▶ _The task_
Repeat every line, exactly, from the very first through the one where "rim_round = 0.4" appears. Add nothing else.

=======

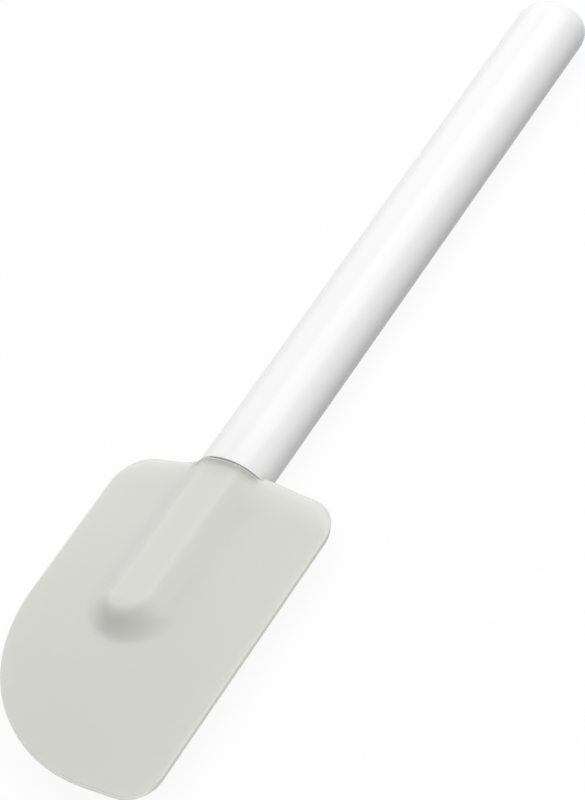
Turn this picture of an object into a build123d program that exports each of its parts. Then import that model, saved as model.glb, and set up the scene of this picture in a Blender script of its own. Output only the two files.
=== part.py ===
"""Silicone spatula: a hollow oval handle, a stiff tang plugged into it, and a soft blade that
slides on over the tang.

All lengths are in millimetres. X runs along the spatula with the handle at +X, Y runs across the
blade and Z points up. The spatula lies on its back, so z = 0 is the surface under it, and x = 0
and y = 0 are the middle of its length and of the blade's width.
"""

import math
import os

from build123d import *

# Handle
handle_length = 164.0
handle_width = 18.6
handle_thickness = 14.7
handle_wall = 2.0
handle_offset = 1.7          # the handle's axis stands this far to the +Y side of the blade's middle
dome_length = 7.8            # how far the closed end's curve reaches along the handle
dome_fullness = 2.64         # 2 is a plain ellipse, more is blunter
dome_points = 9              # points that carry the dome's curve
rim_round = 0.4              # rounding of the open end's outer edge

# Blade
blade_length = 89.0
blade_width = 60.0
edge_thickness = 1.4         # the slab that the sheet is trimmed from, at its outer edges
slab_margin = 2.0            # how far that slab reaches past the outline
root_thickness = 5.0         # the sheet at its middle line, beside the handle
tip_thickness = 1.9          # the sheet at its middle line, at the tip
shoulder_drop = 1.9          # how much lower a shoulder ends at the side than it starts at the neck
shoulder_radius = 8.9
neck_bend = 6.0              # how gently the outline turns from the neck into a shoulder
small_tip_radius = 7.8
tip_straight = 8.0           # the straight edge between the tip's two corners
tip_slant = 1.3              # how much further the tip's edge reaches on its small corner's side

# Rib that covers the tang
rib_length = 47.5
rib_width = 13.2
rib_height = 13.6            # from its back face to its front face, through the sheet
rib_corner = 2.6
nose_round = 2.4
foot_reach = 3.6             # how far the rib's foot blends out over the sheet
foot_back = 5.0              # the blend stops this far before the nose

# Neck, where the rib widens to the handle's oval
neck_length = 6.0
neck_inset = 0.4             # the neck stands back this much from the handle's surface

# Tang
tongue_length = 42.0
tongue_draft = 0.5           # how much narrower each side is at the tongue's tip
tongue_corner = 1.5
tongue_lead = 0.8            # rounding of the tongue's tip
socket_wall = 2.2            # silicone around the socket
plug_length = 30.0
plug_wall = 2.0

# Clearances
slide_clearance = 0.3        # between the blade and what it slides on or stops against
plug_clearance = 0.03        # between the plug and the handle's bore
socket_end_space = 0.5       # left past the tongue's tip

# Places that follow from the sizes
total_length = handle_length + blade_length
rim_x = blade_length - total_length / 2
tip_x = rim_x - blade_length
axis_y = handle_offset
axis_z = max(handle_thickness, rib_height) / 2
neck_reach = handle_width / 2 + handle_offset
large_tip_radius = blade_width - small_tip_radius - tip_straight
overrun = blade_width


def cross_plane(x, y):
    """A plane across the spatula: its own x is the row's Y and its own y is the row's Z."""
    return Plane(origin=(x, y, axis_z), x_dir=(0, 1, 0), z_dir=(1, 0, 0))


def dome_curve(length, radius, reach):
    """Half of the closed end's outline, from the side at the given radius to the axis at length."""
    power = 2 / dome_fullness
    points = []
    for step in range(dome_points - 1):
        angle = math.pi / 2 * step / (dome_points - 1)
        along = length - reach + reach * math.sin(angle) ** power
        points.append((along, radius * math.cos(angle) ** power))
    points.append((length, 0))
    return Spline(*points, tangents=[(1, 0), (0, -1)])


def bore_radius():
    """Half of the bore's width. The bore's oval has the same proportions as the outside."""
    return handle_width / 2 - handle_wall


def make_handle_shell():
    """The hollow handle: one outline turned about the axis and flattened to an oval."""
    outer = handle_width / 2
    inner = bore_radius()
    bore_end = handle_length - handle_wall
    inner_reach = dome_length - handle_wall
    outline = [
        Line((0, inner), (0, outer - rim_round)),
        CenterArc((rim_round, outer - rim_round), rim_round, 180, -90),
        Line((rim_round, outer), (handle_length - dome_length, outer)),
        dome_curve(handle_length, outer, dome_length),
        Line((handle_length, 0), (bore_end, 0)),
        dome_curve(bore_end, inner, inner_reach),
        Line((bore_end - inner_reach, inner), (0, inner)),
    ]
    round_shell = revolve(make_face(outline), axis=Axis.X)
    return Pos(rim_x, axis_y, axis_z) * scale(round_shell, by=(1, 1, handle_thickness / handle_width))


def tongue_section(x, grow, narrow):
    """The tongue's rounded rectangle at x, grown on every side or narrowed by the draft."""
    width = rib_width - 2 * socket_wall - 2 * slide_clearance + 2 * grow - 2 * narrow
    height = rib_height - 2 * socket_wall - 2 * slide_clearance + 2 * grow - 2 * narrow
    return cross_plane(x, axis_y) * RectangleRounded(width, height, tongue_corner + grow)


def make_tang():
    """The stiff core: a cored plug in the handle's mouth and a drafted tongue for the blade."""
    root = tongue_section(rim_x, 0, 0)
    tip = tongue_section(rim_x - tongue_length, 0, tongue_draft)
    tongue = loft([tip, root])
    tongue = fillet(tongue.faces().sort_by(Axis.X)[0].edges(), tongue_lead)
    flatness = handle_thickness / handle_width
    plug_radii = (bore_radius() - plug_clearance, bore_radius() * flatness - plug_clearance)
    core_radii = (plug_radii[0] - plug_wall, plug_radii[1] - plug_wall)
    plug = extrude(cross_plane(rim_x, axis_y) * Ellipse(*plug_radii), plug_length)
    core_start = rim_x + plug_wall
    core = extrude(cross_plane(core_start, axis_y) * Ellipse(*core_radii), plug_length)
    return tongue + (plug - core)


def rounded_face(corners, radii):
    """A flat face with straight sides and an arc of its own radius at each corner."""
    arcs = []
    for index, radius in enumerate(radii):
        here = Vector(*corners[index])
        back = (Vector(*corners[index - 1]) - here).normalized()
        on = (Vector(*corners[(index + 1) % len(corners)]) - here).normalized()
        half_angle = math.acos(back.dot(on)) / 2
        reach = radius / math.tan(half_angle)
        depth = radius / math.sin(half_angle) - radius
        arcs.append((here + back * reach, here + (back + on).normalized() * depth, here + on * reach))
    edges = []
    for index, arc in enumerate(arcs):
        edges.append(Line(arcs[index - 1][-1], arc[0]))
        edges.append(ThreePointArc(*arc))
    return make_face(edges)


def blade_outline():
    """The sheet's outline seen from the front: straight shoulders and sides, two unlike tip corners."""
    half = blade_width / 2
    slope = tip_slant / blade_width
    lean = math.hypot(1, slope)
    # The tip's straight edge passes this point, where it meets the small corner's arc.
    meet_x = tip_x + small_tip_radius - small_tip_radius / lean
    meet_y = -half + small_tip_radius + small_tip_radius * slope / lean
    small_corner = (meet_x + slope * (-half - meet_y), -half)
    large_corner = (meet_x + slope * (half - meet_y), half)
    shoulder_end = rim_x - shoulder_drop
    corners = [
        (rim_x, -neck_reach),
        (shoulder_end, -half),
        small_corner,
        large_corner,
        (shoulder_end, half),
        (rim_x, neck_reach),
    ]
    radii = [neck_bend, shoulder_radius, small_tip_radius, large_tip_radius, shoulder_radius, neck_bend]
    return rounded_face(corners, radii)


def sheet_section(x, middle):
    """The slab across the spatula at x: thickest at its middle line, thin at both sides."""
    half = blade_width / 2 + slab_margin
    points = [
        (-half, -edge_thickness / 2),
        (0, -middle / 2),
        (half, -edge_thickness / 2),
        (half, edge_thickness / 2),
        (0, middle / 2),
        (-half, edge_thickness / 2),
    ]
    return cross_plane(x, 0) * make_face(Polyline(*points, close=True))


def make_sheet():
    """The blade's thin sheet: a tapered slab trimmed to the outline."""
    tip_end = sheet_section(tip_x - slab_margin, tip_thickness)
    rim_end = sheet_section(rim_x + slab_margin, root_thickness)
    slab = loft([tip_end, rim_end], ruled=True)
    prism = extrude(Pos(0, 0, axis_z - overrun / 2) * blade_outline(), overrun)
    return slab & prism


def foot_section(x):
    """The rib's foot on both faces of the sheet: walls that flare out in quarter curves."""
    wall = rib_width / 2
    out = wall + foot_reach
    top = edge_thickness / 2 + foot_reach
    low = edge_thickness / 2
    centre = (out, top)
    start = Line((0, top), (wall, top))
    bend = CenterArc(centre, foot_reach, 180, 90)
    floor = Polyline((out, low), (out, 0), (0, 0), (0, top))
    quarter = make_face([start, bend, floor])
    half = quarter + mirror(quarter, Plane.XZ)
    return cross_plane(x, axis_y) * (half + mirror(half, Plane.YZ))


def make_rib():
    """The rib over the tang: a rounded bar with a round nose, and its foot on the sheet."""
    start = rim_x - slide_clearance
    section = cross_plane(start, axis_y) * RectangleRounded(rib_width, rib_height, rib_corner)
    bar = extrude(section, -(rib_length - slide_clearance))
    bar = fillet(bar.faces().sort_by(Axis.X)[0].edges(), nose_round)
    foot = extrude(foot_section(start), -(rib_length - slide_clearance - foot_back))
    return bar + foot


def make_neck():
    """The rib's end beside the handle, which widens to the handle's oval."""
    wide = Ellipse(handle_width / 2 - neck_inset, handle_thickness / 2 - neck_inset)
    narrow_share = rib_width / handle_width
    slim = Ellipse(handle_width / 2 * narrow_share, handle_thickness / 2 * narrow_share)
    wide_end = cross_plane(rim_x - slide_clearance, axis_y) * wide
    slim_end = cross_plane(rim_x - neck_length, axis_y) * slim
    return loft([slim_end, wide_end])


def make_blade():
    """The soft blade: sheet, rib and neck in one moulding, with a blind socket for the tongue."""
    body = make_sheet() + make_rib() + make_neck()
    mouth = tongue_section(rim_x, slide_clearance, 0)
    bottom = tongue_section(rim_x - tongue_length - socket_end_space, slide_clearance, tongue_draft)
    socket = loft([bottom, mouth])
    # The handle's end stays clear of the sheet, whose shoulders reach up to the rim beside it.
    seat_radii = (handle_width / 2 + slide_clearance, handle_thickness / 2 + slide_clearance)
    seat = extrude(cross_plane(rim_x - slide_clearance, axis_y) * Ellipse(*seat_radii), overrun)
    return body - socket - seat


def main():
    os.makedirs("parts", exist_ok=True)
    parts = {
        "handle_shell": make_handle_shell(),
        "tang": make_tang(),
        "blade": make_blade(),
    }
    for name, part in parts.items():
        export_step(part, f"parts/{name}.step")
        box = part.bounding_box()
        print(name, "solids", len(part.solids()), "volume", round(part.volume), "box", box.min, box.max)


main()
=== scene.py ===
# %% [markdown]
# # A silicone spatula, dressed for its photograph
# The spatula has three pieces: a glossy white handle, a stiff tang that nobody sees until the blade
# comes off, and a soft blade of off-white silicone. Their sizes are settled in CAD. This lesson loads
# that model as a fixed frame, puts a finer blade and handle in the places of the plain ones, and gives
# each surface its finish. A camera, a pale floor and soft light complete the picture.

# %% The frame
import math

import bmesh
import bpy
import numpy as np
from mathutils import Matrix, Vector
from mathutils.geometry import delaunay_2d_cdt


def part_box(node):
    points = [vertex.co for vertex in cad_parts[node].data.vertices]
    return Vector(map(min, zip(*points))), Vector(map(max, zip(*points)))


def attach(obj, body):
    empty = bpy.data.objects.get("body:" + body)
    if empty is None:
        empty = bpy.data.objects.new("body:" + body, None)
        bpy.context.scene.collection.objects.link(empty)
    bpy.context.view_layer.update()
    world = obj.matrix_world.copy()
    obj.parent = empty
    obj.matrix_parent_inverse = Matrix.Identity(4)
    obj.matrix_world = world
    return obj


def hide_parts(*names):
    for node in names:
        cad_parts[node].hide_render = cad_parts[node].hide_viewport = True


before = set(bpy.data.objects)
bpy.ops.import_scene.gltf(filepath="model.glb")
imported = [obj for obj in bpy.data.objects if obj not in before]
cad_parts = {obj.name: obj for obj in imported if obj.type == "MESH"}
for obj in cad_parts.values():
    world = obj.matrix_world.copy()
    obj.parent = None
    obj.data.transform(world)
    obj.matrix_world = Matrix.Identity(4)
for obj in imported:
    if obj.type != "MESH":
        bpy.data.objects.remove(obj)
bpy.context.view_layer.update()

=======

▶ _Solved exercise_
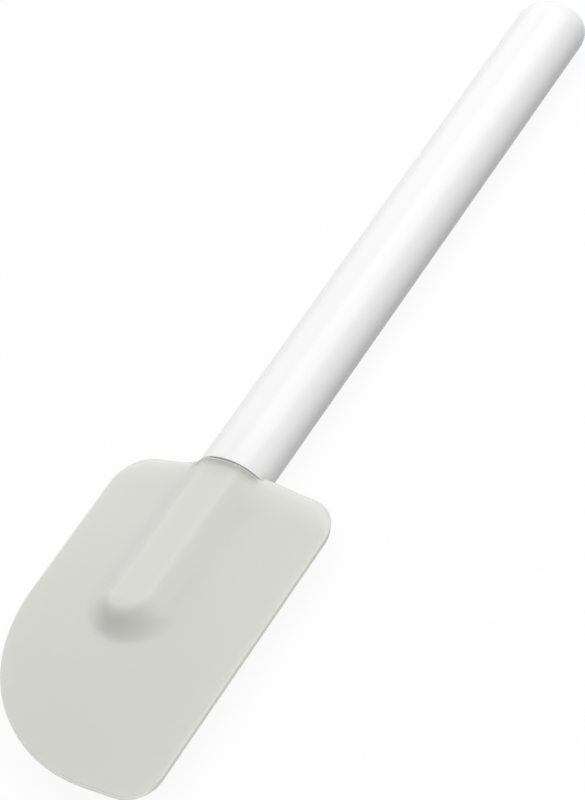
Turn this picture of an object into a build123d program that exports each of its parts. Then import that model, saved as model.glb, and set up the scene of this picture in a Blender script of its own. Output only the two files.
=== part.py ===
"""Silicone spatula: a hollow oval handle, a stiff tang plugged into it, and a soft blade that
slides on over the tang.

All lengths are in millimetres. X runs along the spatula with the handle at +X, Y runs across the
blade and Z points up. The spatula lies on its back, so z = 0 is the surface under it, and x = 0
and y = 0 are the middle of its length and of the blade's width.
"""

import math
import os

from build123d import *

# Handle
handle_length = 164.0
handle_width = 18.6
handle_thickness = 14.7
handle_wall = 2.0
handle_offset = 1.7          # the handle's axis stands this far to the +Y side of the blade's middle
dome_length = 7.8            # how far the closed end's curve reaches along the handle
dome_fullness = 2.64         # 2 is a plain ellipse, more is blunter
dome_points = 9              # points that carry the dome's curve
rim_round = 0.4              # rounding of the open end's outer edge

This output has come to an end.